In this case your data is effectively encrypted twice — once by duplicacy, and the other time by storj.

It’s tempting to not enable encryption in duplicacy to save some resources - but I would keep it, specifically for the case if you would decide to migrate away from storj in the future. Just lease your options open.

backups1 · 3 March 2024 03:32

Funny, I just rebuild my B2 buckets because of some of these reasons. I moved from 1 bucket to about 8… each of my shared folders basically gets a bucket. It’s faster to do individual backups, faster to search the buckets, easier to manage AND if there’s a corruption someplace, I don’t have to remove the entire bucket and start over, just the bucket that had issues. A bit more work to get it going, but definitely worth it for me.

saspus · 3 March 2024 03:44

You don’t need to remove the entire bucket nor start over in either case.

But if your storage provider corrupts data — the solution is not to dance around it; the solution is to switch to another provider, like, yesterday.
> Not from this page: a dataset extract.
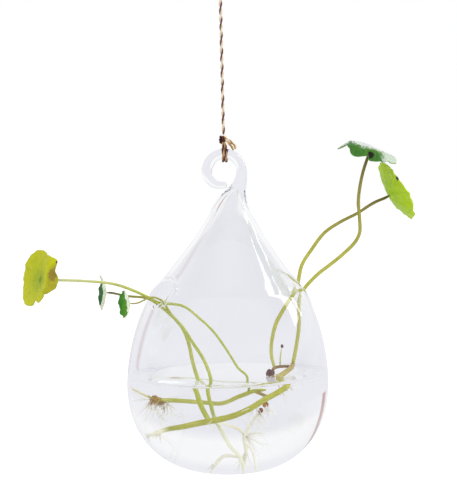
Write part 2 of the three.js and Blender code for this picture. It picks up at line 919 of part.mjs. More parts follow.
addPiece("lower_runner", lowerRunner.body, runnerGreen);
addPiece("upper_runner", upperRunner.body.subtract(leftNode.room), runnerGreen);
addPiece("left_node", leftNode.body, nodeBrown);
addPiece("thin_runner", thinRunner.body.subtract(leftNode.room), paleRoot);
addPiece(
  "runner_link",
  runnerLink.body.subtract(upperRunner.room).subtract(lowerRunner.room),
  runnerGreen,
);
addPiece("crown", crown.body, crownBrown);
addPiece("crown_stem", crownStem.body.subtract(crown.room).subtract(lowerRunner.room), nodeBrown);
addPiece("sprout", sprout.body.subtract(crownStem.room), petioleGreen);
addPiece("sprout_bud", sproutBud.body.subtract(sprout.room), crownBrown);

addPiece("big_petiole", bigPetiole.body.subtract(upperRunner.room), petioleGreen);
addPiece("dark_petiole", darkPetiole.body.subtract(lowerRunner.room), petioleGreen);
addPiece("small_petiole", smallPetiole.body, petioleGreen);
addPiece("lime_petiole", limePetiole.body.subtract(crownStem.room), petioleGreen);
addPiece("umbrella_petiole", umbrellaPetiole.body.subtract(lowerRunner.room), petioleGreen);

addPiece("big_leaf", bigLeaf, bigLeafGreen);
addPiece("dark_leaf", darkLeaf, deepLeafGreen);
addPiece("small_leaf", smallLeaf, deepLeafGreen);
addPiece("umbrella_leaf", umbrellaLeaf, deepLeafGreen);
addPiece("lime_leaf", limeLeaf, limeLeafGreen);

addPiece("upper_nodule", upperNodule.body.subtract(lowerRunner.room), nodeBrown);
addPiece("lower_nodule", lowerNodule.body.subtract(upperNodule.room), nodeBrown);
addPiece("middle_root", middleRoot.body.subtract(lowerNodule.room), paleRoot);
addPiece("arc_root", arcRoot.body.subtract(lowerRunner.room).subtract(middleRoot.room), paleRoot);
addPiece("right_root", rightRoot.body.subtract(middleRoot.room), paleRoot);
addPiece("left_root", leftRoot.body.subtract(smallPetiole.room), paleRoot);

export default planter;
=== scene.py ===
"""A hanging glass planter for water plants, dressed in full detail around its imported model.

Lengths in the tables are millimetres, and become metres where a shape is made. The origin is where
the twine's loop rests on its nail, +Z is up, +X is to the right and +Y is away from the viewer.
"""
import math
import random

import bmesh
import bpy
from mathutils import Matrix, Vector, noise


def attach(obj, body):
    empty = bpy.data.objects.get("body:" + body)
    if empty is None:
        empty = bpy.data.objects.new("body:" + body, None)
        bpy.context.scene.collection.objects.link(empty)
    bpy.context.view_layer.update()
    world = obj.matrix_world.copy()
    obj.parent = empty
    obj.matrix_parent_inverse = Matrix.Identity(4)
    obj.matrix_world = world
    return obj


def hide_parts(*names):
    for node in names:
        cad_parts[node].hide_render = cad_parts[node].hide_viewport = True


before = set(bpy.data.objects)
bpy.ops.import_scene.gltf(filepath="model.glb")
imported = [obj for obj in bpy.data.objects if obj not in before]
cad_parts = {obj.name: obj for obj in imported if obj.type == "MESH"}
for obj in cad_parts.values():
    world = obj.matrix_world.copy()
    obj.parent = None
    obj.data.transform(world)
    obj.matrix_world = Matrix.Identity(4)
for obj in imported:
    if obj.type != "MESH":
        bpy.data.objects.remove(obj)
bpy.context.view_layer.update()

MM = 0.001
DEGREE = math.pi / 180
FULL_TURN = 2 * math.pi

# Camera: 0.9 m in front, level with the hook, tipped down a little and rolled as it was held
CAMERA_PLACE = (1.4, -900, -119.65)
CAMERA_PITCH = 4.0 * DEGREE
CAMERA_ROLL = 1.3 * DEGREE
CAMERA_LENS = 109.36
CAMERA_SENSOR = 36

# Twine and knots
TWINE_RADIUS = 1.0
TWINE_DROP = 87.0
TWINE_PITCH = 9.2
TWINE_RING_STEP = 0.42
TWINE_SIDES = 20
LOOP_HALF_WIDTH = 6.0
LOOP_KNOT_Z = -24.0
LOOP_KNOT_SIZE = 5.6
HOOK_KNOT_HEIGHT = 6.0
HOOK_KNOT_RISE = 8.0
TOUCH = 0.3
TWINE_TOP_Z = LOOP_KNOT_Z - LOOP_KNOT_SIZE / 2 - TOUCH
TWINE_FOOT_Z = TWINE_TOP_Z - TWINE_DROP
HOOK_KNOT_Z = TWINE_FOOT_Z - TOUCH - HOOK_KNOT_HEIGHT / 2

# Blown glass
WALL = 2.0
LEAN = 1.93 * DEGREE
FLAT_RADIUS = 14.0
BELLY_RADIUS = 60.1
BELLY_HEIGHT = 51.5
SHOULDER_RADIUS = 45.1
SHOULDER_HEIGHT = 107.8
SHOULDER_SLOPE = 0.62
SHOULDER_REACH = 14
NECK_RADIUS = 11.6
NECK_HEIGHT = 153.5
NECK_SLOPE = 0.62
NECK_REACH = 12.5
HOLLOW_TOP = 168.0
RING_HEIGHT = 178.3
RING_RADIUS = 10.45
RING_OFFSET = 2.6
ROD = 6.3
ROD_TIP = 4.0
ROD_Z = HOOK_KNOT_Z - HOOK_KNOT_RISE
RING_Z = ROD_Z - RING_RADIUS
BASE_Z = RING_Z - RING_HEIGHT
BASE_X = RING_OFFSET - math.tan(LEAN) * NECK_HEIGHT
BULB_FRAME = Matrix.Translation((BASE_X, 0, BASE_Z)) @ Matrix.Rotation(LEAN, 4, "Y")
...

jadonr · 3 March 2024 22:37

So if a backup does become corrupted what are the correct steps to resolve? Coming from Duplicati where backups were regularly failing with corrupt chunks, this concerns me as well. If I’m pointing all machines to the same bucket, that would be dissapointing if I have to remove a few terabytes of data by deleting an entire bucket when there is only one machine that is at fault.

saspus · 3 March 2024 22:55

Duplicati is horrible unstable crap. I’m not surprised it was getting corrupted every time.

If your storage is providing consistency guarantees backup won’t get corrupted. Duplicacy is using CAS (content addressable storage) where each chunk is immutable and uniquely identifiable by id encoded in a filename. There is no indexing database that could get corrupted either. Everything is in the filesystem.

If your storage is not reliable — you can enable erasure coding in duplicacy to mitigate it somewhat or better yet change storage.

The source of inconsistencies with duplicacy is when storage lies about what was stored (e.g. keeping truncated file) or when duplicacy is interrupted while deleting data, keeping partial ghost snapshots.

There are ways to repair the corrupted chunks and there are ways to purge the affected snapshots if desired.

Either way, there is never need to start over or get lose entire backup. The only exception is config file. If config file is corrupted — backup is dead, as it contains encryption keys. This file is written once and only read afterwards. So, if your storage is reliable — you are good.

jadonr · 3 March 2024 23:26

Thanks for the confirmation. I’m hoping Storj will be reliable. I never had a problem with Backblaze B2.

saspus · 3 March 2024 23:42

Yes, Storj mathematically cannot return bad data — it’s end to end encrypted. So you either get your data back or none, never corrupted.

But do read other threads on storj here — you might have performance issues if your network equipment is not up to the task.